Prices are up nationally, but it’s tough to hold a candle to the rapid increases in Atlanta. The increase in the median price of a single-family home in metro Atlanta during the fourth quarter of 2018 (as compared to the same period in 2017) was more than twice the national average according to figures released by the National Association of Realtors today. Metro Atlanta’s prices rose 8.6 percent; the national average for the same time period was only four percent.
NAR found the national median for existing single-family home prices in the fourth quarter was $257,600 compared to 2017’s $247,800. While the averages are lower in Atlanta, prices are rising much more quickly. The Atlanta/Sandy Springs/Marietta area saw its median sales price go from $198,900 in the fourth quarter of 2107 to $216,100 in the last quarter of 2018. The average price, year-over-year, in metro Atlanta also made some healthy jumps, with the median price rounding out 2016 at $184,500, $198,500 at the end of 2017, and a projected $219,900 closing out 2018. Looking at 2018 on a quarter-by-quarter basis, the median price ended the year slightly down from the second and third quarters.
Overall, 163 out of 178 metropolitan statistical areas (92 percent of them) saw single-family home prices increase in the fourth quarter as compared to 2017; 14 metro areas showed double-digit increases, down from 18 in the third quarter.
Lawrence Yun, NAR chief economist, believes that with increased inventory homes prices will “on average [be] rising at a slower and healthier pace.” The West Coast, he noted, needs more homes. The region’s home prices, he says, “have nearly doubled in six years” and is undergoing the “biggest shift with the slowest price gain and large buyer pullback.”
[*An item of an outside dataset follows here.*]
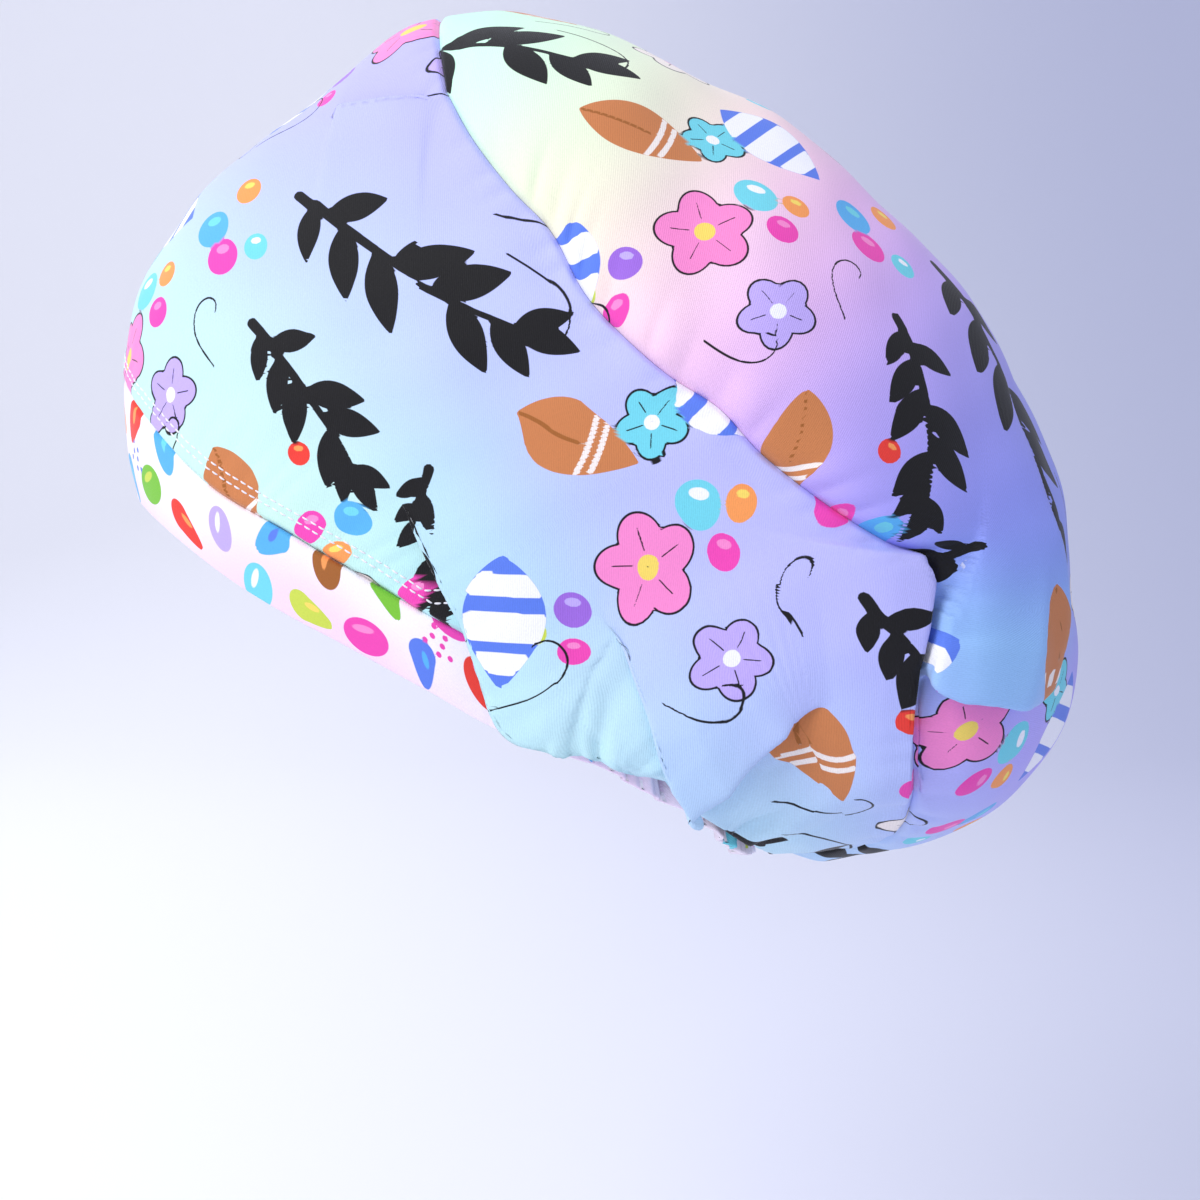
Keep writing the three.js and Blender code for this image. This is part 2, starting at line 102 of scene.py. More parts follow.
# Seam between the side band and the crown: x, y, z.
SEAM = np.array([
    (7.5, -51, 173.5), (15.5, -62, 160), (26, -71, 147), (36, -77, 137), (45.5, -83, 120), (56, -87, 109),
    (67, -89, 99.5), (80.5, -91, 91), (92, -93, 79), (110, -93, 65), (126, -91, 55), (137, -88, 50),
    (137, -89, 38), (135, -89, 21), (134.5, -83, -2), (136, -73, -19), (134, -56, -36), (124, -46, -43),
    (108, -42, -46), (94, -39, -46),
])

# Rise of the crown beside its seam: share of the seam's length, rise.
PUFF = np.array([(0, 1.5), (0.12, 4), (0.35, 6), (0.6, 5), (0.75, 3), (1, 1)])

# Folds: name, lift, reach, fade in, fade out, overlap, line. The cloth on the left of a line lies on top.
FOLDS = [
    ("front_pleat", 2.6, 22, 0.6, 0.05, 6.2,
     [(7, -54, 173.5), (2, -52, 173.5), (-7, -49, 171.5), (-16, -44, 170), (-26, -38, 168)]),
    ("temple_pleat", 4.5, 26, 0.5, 0.02, 8,
     [(-8, -80.5, 69), (-2.5, -82, 59.5), (6.5, -83.5, 47), (14.5, -84.5, 34.5), (20, -84.5, 25),
      (26, -83.5, 12), (32, -80, -6)]),
    ("lobe_crease", 3.4, 24, 0.35, 0.1, 6.4,
     [(45, -90, 42), (57, -90, 28.5), (64, -89, 16.5), (68.5, -87, 5), (71.5, -85, -0.5), (74, -81, -11)]),
    ("droop_fold", 6.5, 26, 0.08, 0.35, 7.5,
     [(73, -81, -11), (78.5, -83, -6), (87.5, -86, 0), (95.5, -88, 5), (102, -89.5, 9.5), (113, -90, 11.5)]),
    ("pocket_fold", 5.5, 30, 0.3, 0.02, 7,
     [(136, -70, -24), (136, -76, -16), (135, -84, -2), (134, -88, 12), (134.5, -90, 30), (136, -89.5, 42),
      (137, -88, 52)]),
    ("overhang_fold", 8.5, 30, 0.02, 0.3, 9,
     [(134.5, -89, 21), (140, -87, 18.5), (148, -83.5, 17), (154.5, -80, 15), (162.5, -74, 12),
      (177, -59, 7.5)]),
    ("back_crease", 3, 16, 0.3, 0.3, 4.5,
     [(177, -59, 7), (174, -64, 19), (175, -60.5, 32.5), (173.5, -61, 42.5), (170, -62.5, 57), (167, -57, 76),
      (161, -40, 104)]),
    ("right_temple_pleat", 4, 26, 0.02, 0.7, 6,
     [(32, 80, -7), (26, 83.5, 12), (19, 84.5, 27), (7, 83.5, 46), (-5, 81.5, 63)]),
    ("right_droop_fold", 5, 26, 0.35, 0.08, 6,
     [(114, 89, 15), (102, 89, 9), (90, 86, 1), (78, 82, -8), (72, 80, -15)]),
    ("right_pocket_fold", 3.5, 28, 0.05, 0.3, 5,
     [(137, 88, 50), (135, 89, 30), (134.5, 83, -2), (136, 72, -20)]),
]

# Folds along a seam, over which the print doesn't carry on.
SEAM_FOLDS = ("pocket_fold", "right_pocket_fold")

# Soft swellings: x, y, z, rise, radius.
SWELLS = np.array([
    (53, -80, -1, 3.5, 19), (110, -75, -24, 3, 26), (150, -70, -15, 3, 24), (66, -86, 106, 2, 12),
    (86, -92, 90, 2, 11), (53, 80, -1, 3, 19),
])


def unit(v):
    return v / np.maximum(np.linalg.norm(v, axis=-1, keepdims=True), 1e-12)


def dot(a, b):
    return np.sum(a * b, axis=-1)


def size_of(v):
    return np.linalg.norm(v, axis=-1)


def running(steps):
    """Sums of the steps so far, from 0."""
    return np.concatenate([[0.0], np.cumsum(steps)])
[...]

Regionally, the price of houses in New England recorded the biggest year-over-year gain. The median price in the fourth quarter of 2017 was $268,500 versus $286,000 for the same quarter in 2018, for a gain of 6.5 percent. The South followed with the average fourth-quarter price in 2017 checking in at $220,900 versus $228,200 in 2018, for a gain of 3.3 percent. The West saw the median price rise 3.3 percent with the median quarterly price in 2017 being $376,500, which was increased to $383,100 in 2018, for a gain of 1.8 percent. The Midwest followed closely with a gain of 1.6 percent with 2018 prices checking in at $196,900 up from 2017’s 193,800.
While Atlanta ranked high on this list, it wasn’t the community with the most change in median price overall. The three areas experiencing the largest fourth-quarter year-over-year gains were Cumberland in the Maryland/West Virginia metropolitan statistical area at 29 percent, followed by Fond du Lac, Wisc. at 12.8 percent; Kankakee, Ill., at 12.3 percent and Binghamton, N.Y. at 12.2 percent. The largest decreases in prices were: Decatur, Ill. (-10.7 percent); Elmira, N.Y. (-8.6 percent) and the Connecticut area of Bridgeport, Stamford and Norwalk (-5.3 percent).
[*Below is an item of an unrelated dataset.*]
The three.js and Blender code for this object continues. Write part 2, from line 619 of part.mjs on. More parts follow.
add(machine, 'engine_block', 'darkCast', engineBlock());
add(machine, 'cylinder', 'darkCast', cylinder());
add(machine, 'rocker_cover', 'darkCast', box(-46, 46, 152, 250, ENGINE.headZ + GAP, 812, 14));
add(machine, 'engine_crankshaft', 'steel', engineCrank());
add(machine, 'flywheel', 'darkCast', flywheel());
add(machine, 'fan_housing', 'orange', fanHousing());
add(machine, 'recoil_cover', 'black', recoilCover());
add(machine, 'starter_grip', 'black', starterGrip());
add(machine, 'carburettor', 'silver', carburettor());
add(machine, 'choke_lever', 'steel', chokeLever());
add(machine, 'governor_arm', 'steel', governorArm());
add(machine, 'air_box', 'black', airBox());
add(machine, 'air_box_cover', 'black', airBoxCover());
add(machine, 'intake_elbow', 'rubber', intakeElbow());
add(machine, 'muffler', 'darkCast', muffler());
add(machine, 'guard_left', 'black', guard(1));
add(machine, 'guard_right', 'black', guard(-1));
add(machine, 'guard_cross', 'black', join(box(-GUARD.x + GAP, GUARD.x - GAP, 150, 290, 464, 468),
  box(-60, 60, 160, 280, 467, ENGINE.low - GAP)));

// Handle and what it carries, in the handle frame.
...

Total existing-home sales, including condos and single family homes, decreased 1.8 percent to a seasonally adjusted annual rate of 5.180 million in the fourth quarter, a decline from 5.273 million in the third quarter. At the end of last year there were 1.55 million homes on the market, 6.2 percent above the 1.46 million homes for sale at the end of the fourth quarter of 2017.